Words by TC Eglington

Now that's a 2000AD double-page spread right there! This is what brings in new young readers, I'm telling you.
Context by TC Eglington

There’s a lot of plot in Outlier. But over three series, Richardson finds space to let the tone breathe when it needs to. There’s a stunning shot of a solar system exploding half-way through. 


And of course the ending is one of the more memorable and bleak bits of 2000AD history. Sure, skulls and flowers are a cliché, but they’re so lovingly rendered that it feels earned here. Bye bye, human race!

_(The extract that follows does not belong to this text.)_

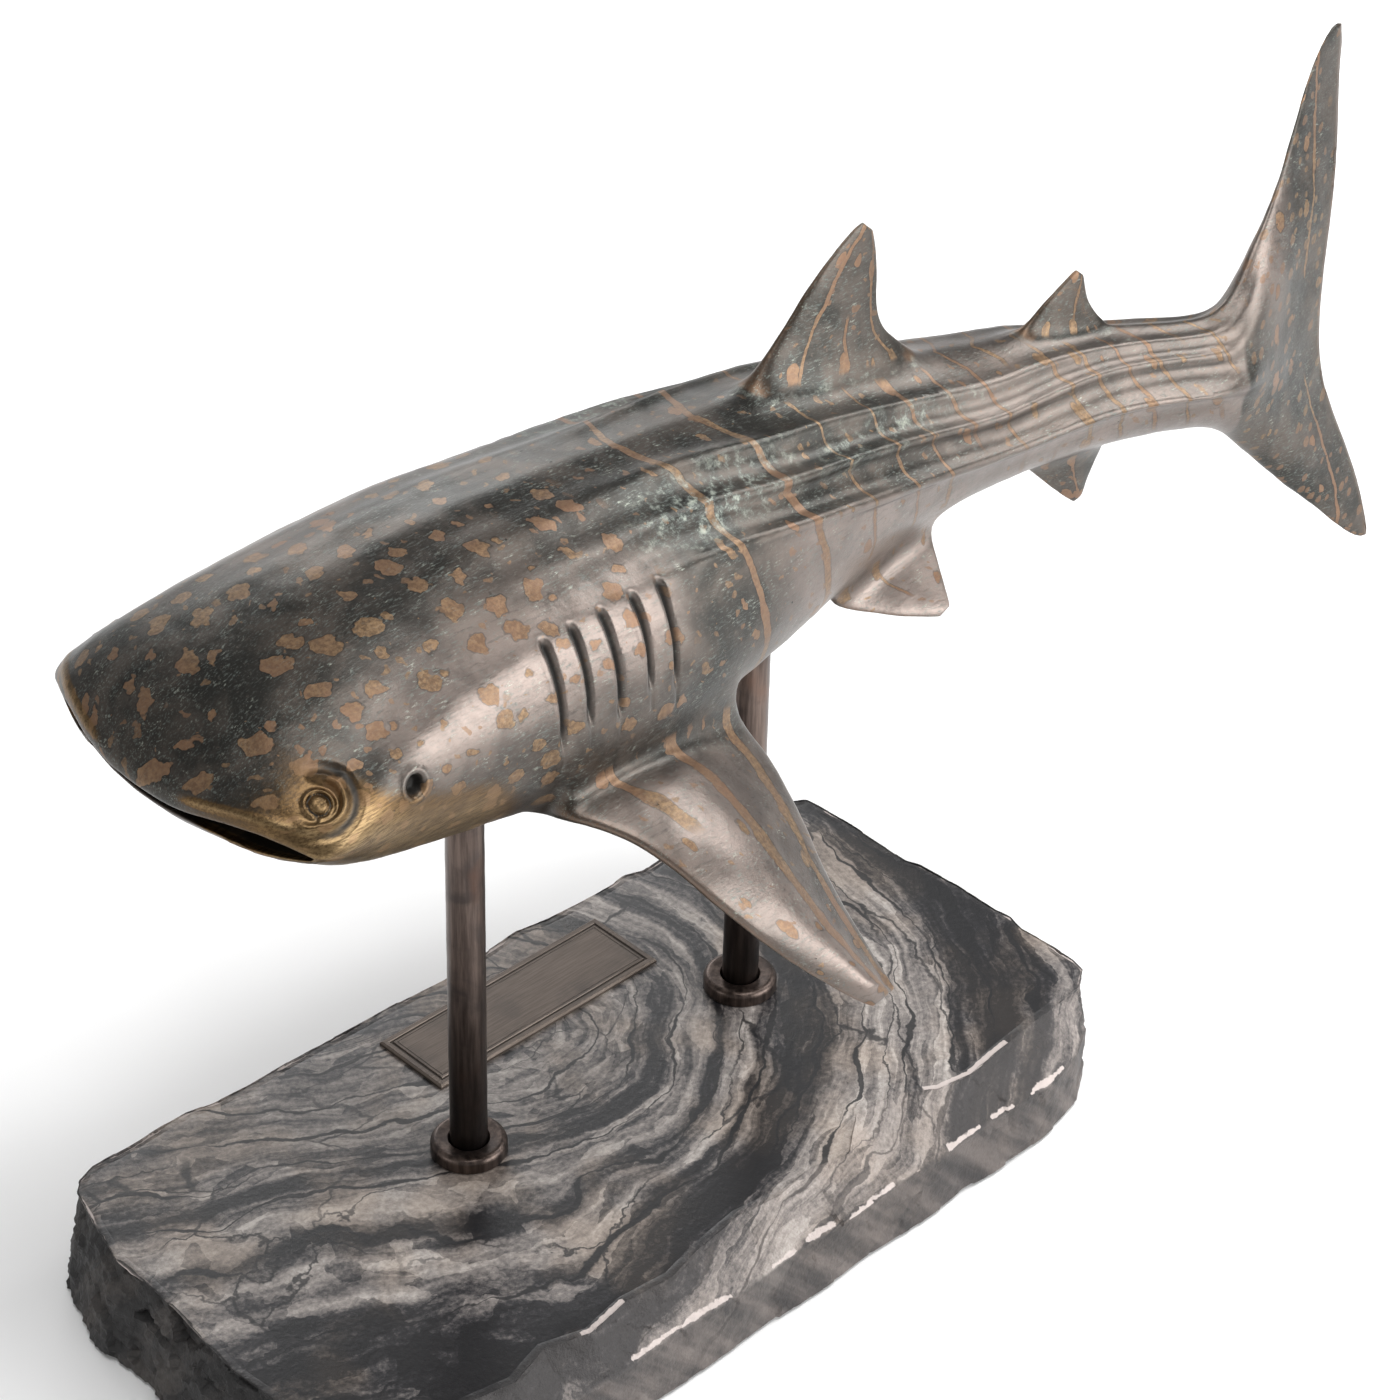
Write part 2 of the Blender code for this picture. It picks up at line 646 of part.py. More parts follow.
def build_washer(name, x, steel):
    top = FELT_THICKNESS + COUNTERBORE_DEPTH
    inner = SPIGOT_RADIUS + FIT_GAP
    profile = [(inner, top - WASHER_HEIGHT), (WASHER_RADIUS, top - WASHER_HEIGHT), (WASHER_RADIUS, top), (inner, top)]
    return add_object(name, turned_ring(profile, 32, (x, 0.0)), steel, smooth=False)


def build_nut(name, x, steel):
    top = FELT_THICKNESS + COUNTERBORE_DEPTH - WASHER_HEIGHT
    low = top - NUT_HEIGHT
    inner = SPIGOT_RADIUS + FIT_GAP
    corner = NUT_ACROSS_FLATS / 2 / math.cos(math.radians(30))
    solid = bmesh.new()
    rings = []
    for height in (low, top):
        hole = []
        rim = []
        for k in range(24):
            turn = 2 * math.pi * k / 24
            face = math.radians(60) * round(turn / math.radians(60) - 1e-9)
            flat = NUT_ACROSS_FLATS / 2 / math.cos(turn - face)
            reach = min(flat, corner)
            hole.append(solid.verts.new((x + inner * math.cos(turn), inner * math.sin(turn), height)))
            rim.append(solid.verts.new((x + reach * math.cos(turn), reach * math.sin(turn), height)))
        rings.append((hole, rim))
    for k in range(24):
        n = (k + 1) % 24
        (hole_low, rim_low), (hole_high, rim_high) = rings
        solid.faces.new((rim_low[k], rim_low[n], rim_high[n], rim_high[k]))
        solid.faces.new((hole_low[n], hole_low[k], hole_high[k], hole_high[n]))
        solid.faces.new((rim_low[n], rim_low[k], hole_low[k], hole_low[n]))
        solid.faces.new((rim_high[k], rim_high[n], hole_high[n], hole_high[k]))
    return add_object(name, solid, steel, smooth=False)


# slab top outline in millimetres, anticlockwise from the near right corner
SLAB_OUTLINE = [
    (158.8, -76.7), (160.5, -70.5), (160.9, -61.4), (160.0, -46.5), (162.0, -38.8), (161.2, -31.6),
    (161.5, -13.3), (160.4, 4.0), (158.4, 9.2), (159.3, 36.0), (158.8, 54.6), (158.1, 60.3),
    (151.4, 64.5), (131.0, 67.0), (112.0, 69.0), (93.4, 71.3), (83.4, 70.2), (76.4, 72.9),
    (67.7, 72.0), (50.7, 72.4), (37.6, 73.3), (25.8, 75.5), (12.5, 74.2), (-10.8, 72.5),
    (-32.0, 74.0), (-52.7, 74.5), (-77.8, 75.3), (-96.0, 75.0), (-109.8, 75.9), (-120.3, 78.3),
    (-131.4, 78.6), (-146.0, 78.0), (-159.9, 78.5), (-167.0, 76.0), (-171.6, 71.9), (-176.9, 54.7),
    (-181.6, 37.5), (-181.0, 22.0), (-181.8, 7.8), (-184.4, -15.2), (-185.6, -27.2), (-184.0, -44.0),
    (-186.0, -60.0), (-182.0, -76.0), (-174.0, -86.0), (-160.0, -90.0), (-142.0, -87.0),
    (-124.0, -90.5), (-108.0, -86.0), (-92.3, -91.0), (-75.0, -88.0), (-56.0, -90.0),
    (-40.0, -86.5), (-20.0, -84.0), (-4.0, -86.5), (12.0, -84.0), (28.0, -88.0), (44.0, -76.0),
    (60.0, -77.0), (74.0, -85.5), (88.0, -88.0), (104.0, -86.0), (120.0, -84.5), (136.0, -83.5),
    (150.0, -82.5),
]


def build_slab(stone):
    solid = bmesh.new()
    layers = []
    count = len(SLAB_OUTLINE)
    for level, (drop, push, near) in enumerate((
            (0.0, 0.0, None), (LEDGE_DROP, 0.6, -99.5), (SLAB_THICKNESS, 0.8, -101.0))):
        row = []
        for k, (x, y) in enumerate(SLAB_OUTLINE):
            wobble = 0.9 * math.sin(2.1 * k + 1.7 * level) if level else 0.0
            px = x
            py = y
            if x < -165 and level:
                px = x - (4.5 if level == 1 else 9.5) - wobble
            elif x > 155 and level:
                px = x - 2.0 * level + 0.5 * wobble
            if y > 60 and level:
                py = y + push + 0.6 * wobble
            if y < -70 and near is not None:
                depth = min(1.0, max(0.0, (160.0 - x) / 32.0)) * min(1.0, max(0.0, (x + 190.0) / 18.0))
                py = y + (near + 0.7 * wobble - y) * depth
            row.append(solid.verts.new((px / 1000, py / 1000, SLAB_TOP - drop)))
        layers.append(row)
    for high, low in zip(layers, layers[1:]):
        for k in range(count):
            n = (k + 1) % count
            solid.faces.new((high[k], high[n], low[n], low[k]))
    solid.faces.new(layers[0])
    solid.faces.new(list(reversed(layers[-1])))
    slab = add_object("marble_slab", solid, stone, smooth=False)
    for end, x in (("front", -POST_SPACING / 2), ("rear", POST_SPACING / 2)):
        profile = [
            (COUNTERBORE_RADIUS, -0.010), (COUNTERBORE_RADIUS, FELT_THICKNESS + COUNTERBORE_DEPTH),
            (SPIGOT_RADIUS + 0.0005, FELT_THICKNESS + COUNTERBORE_DEPTH),
            (SPIGOT_RADIUS + 0.0005, SLAB_TOP + 0.010),
        ]
        boolean(slab, "bore_" + end, turned_rod(profile, 32, (x, 0.0)))
    return slab


def build_felt(felt):
    """Felt sheet glued under the slab, set in from the slab's edge all round."""
    solid = bmesh.new()
    low = []
    high = []
    for x, y in SLAB_OUTLINE[::2]:
        px = x * 0.965 - 1.0
        py = (y + 12.0) * 0.955 - 12.0 if y > 0 else (y + 12.0) * 1.08 - 12.0
        low.append(solid.verts.new((px / 1000, py / 1000, 0.0)))
        high.append(solid.verts.new((px / 1000, py / 1000, FELT_THICKNESS)))
    count = len(low)
    for k in range(count):
        n = (k + 1) % count
        solid.faces.new((low[k], low[n], high[n], high[k]))
    solid.faces.new(list(reversed(low)))
    solid.faces.new(high)
    return add_object("felt_underside", solid, felt, smooth=False)


def build_plaque(bronze):
    """Thin cast plate with a bevelled rim and a sunk border line; its field is left bare."""
    solid = bmesh.new()
    steps = [
        (0.0, 0.0), (0.0, PLAQUE_THICKNESS - 0.0006), (0.0007, PLAQUE_THICKNESS),
        (0.0022, PLAQUE_THICKNESS), (0.0025, PLAQUE_THICKNESS - 0.0004),
        (0.0031, PLAQUE_THICKNESS - 0.0004), (0.0034, PLAQUE_THICKNESS),
    ]
    rings = []
    for inset, height in steps:
        hx = PLAQUE_LENGTH / 2 - inset
        hy = PLAQUE_WIDTH / 2 - inset
        z = SLAB_TOP + height
        corners = [(hx, hy), (-hx, hy), (-hx, -hy), (hx, -hy)]
        rings.append([solid.verts.new((x, PLAQUE_Y + y, z)) for x, y in corners])
    for low, high in zip(rings, rings[1:]):
        for k in range(4):
            n = (k + 1) % 4
            solid.faces.new((low[k], low[n], high[n], high[k]))
    solid.faces.new(list(reversed(rings[0])))
    solid.faces.new(rings[-1])
    return add_object("plaque", solid, bronze, smooth=False)


def main():
    clear_scene()
    bronze = metal("patinated_bronze", (0.105, 0.085, 0.075), 1.0, 0.38)
    rod_bronze = metal("dark_bronze", (0.085, 0.065, 0.055), 1.0, 0.32)
    plate_bronze = metal("plaque_bronze", (0.16, 0.13, 0.11), 1.0, 0.42)
    stone = metal("banded_marble", (0.22, 0.21, 0.20), 0.0, 0.45)
    steel = metal("zinc_plated_steel", (0.62, 0.62, 0.60), 1.0, 0.35)
    felt = metal("black_felt", (0.02, 0.02, 0.02), 0.0, 0.95)
    build_shark(bronze)
    for end, x in (("front", -POST_SPACING / 2), ("rear", POST_SPACING / 2)):
        build_post(end + "_post", x, SOCKET_TOP[end], rod_bronze)
        build_collar(end + "_collar", x, rod_bronze)
        build_washer(end + "_washer", x, steel)
        build_nut(end + "_nut", x, steel)
    build_slab(stone)
    build_felt(felt)
    build_plaque(plate_bronze)


main()
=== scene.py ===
"""Looks of the bronze whale shark on its two posts and marble slab.

Lengths are metres in the frame of the solids: X along the slab with the snout at -X, the
shark's left side at -Y, Z up. The shark's own stations are in post diameters.
"""

import math

import bmesh
import bpy
import numpy as np
from mathutils import Matrix, Vector, noise
from mathutils.bvhtree import BVHTree


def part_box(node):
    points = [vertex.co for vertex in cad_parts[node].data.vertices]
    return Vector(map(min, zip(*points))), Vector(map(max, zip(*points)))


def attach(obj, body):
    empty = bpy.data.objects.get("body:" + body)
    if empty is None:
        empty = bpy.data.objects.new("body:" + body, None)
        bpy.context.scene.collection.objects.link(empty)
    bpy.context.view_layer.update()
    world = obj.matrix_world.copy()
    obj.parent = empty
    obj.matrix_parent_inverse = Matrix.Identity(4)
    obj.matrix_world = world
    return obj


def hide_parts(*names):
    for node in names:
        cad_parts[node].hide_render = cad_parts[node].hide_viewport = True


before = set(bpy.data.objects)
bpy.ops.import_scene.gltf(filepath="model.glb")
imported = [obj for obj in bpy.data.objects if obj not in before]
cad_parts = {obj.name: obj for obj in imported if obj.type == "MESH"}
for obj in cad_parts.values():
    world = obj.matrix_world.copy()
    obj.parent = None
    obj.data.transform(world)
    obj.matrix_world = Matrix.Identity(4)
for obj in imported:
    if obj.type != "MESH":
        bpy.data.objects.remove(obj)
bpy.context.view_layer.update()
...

Skulls and flowers may be cliche, but in this case, it was well-earned. The colours and tones in these panels are also pointedly different from what came before, really putting across how much this ending has changed the world. Subtle but delightfully effective.
Words by TC Eglington

With the right stories to play to his strengths (most especially in the world of Judge Dredd), Karl Richardson is one of Tharg’s more proficient droids of the day. Just lately, Richardson has been back in the Prog with a vengeance, dashing off one of the greatest giant robot/demon creations I've ever seen. Behold Mechastopheles, and despair!

I'd never compare Richarson's style to Kevin O'Neill, but by golly does this bring the same goosebumps that came with the Torque-Armada from Nemesis Book III. Bring back Mechastopheles!
Words by Rennie Jr and Sr

More on Karl Richardson:
There's a fantastic blog about his fantasy work by Jonathan Green here
His most recent slot on Covers Uncovered

Personal favourites:
Judge Dredd: Rehab; That Extra Mile; Gecko
Outlier: Survivor Guilt, the third book, is particularly good on the art front
3rillers: Mechastopheles

*In that he drew the first few episodes of the first series. Arguably, the world of Nu Earth was already well established by this point, and lead character Rafe, along with her ship, had already been introduced by Simon Coleby.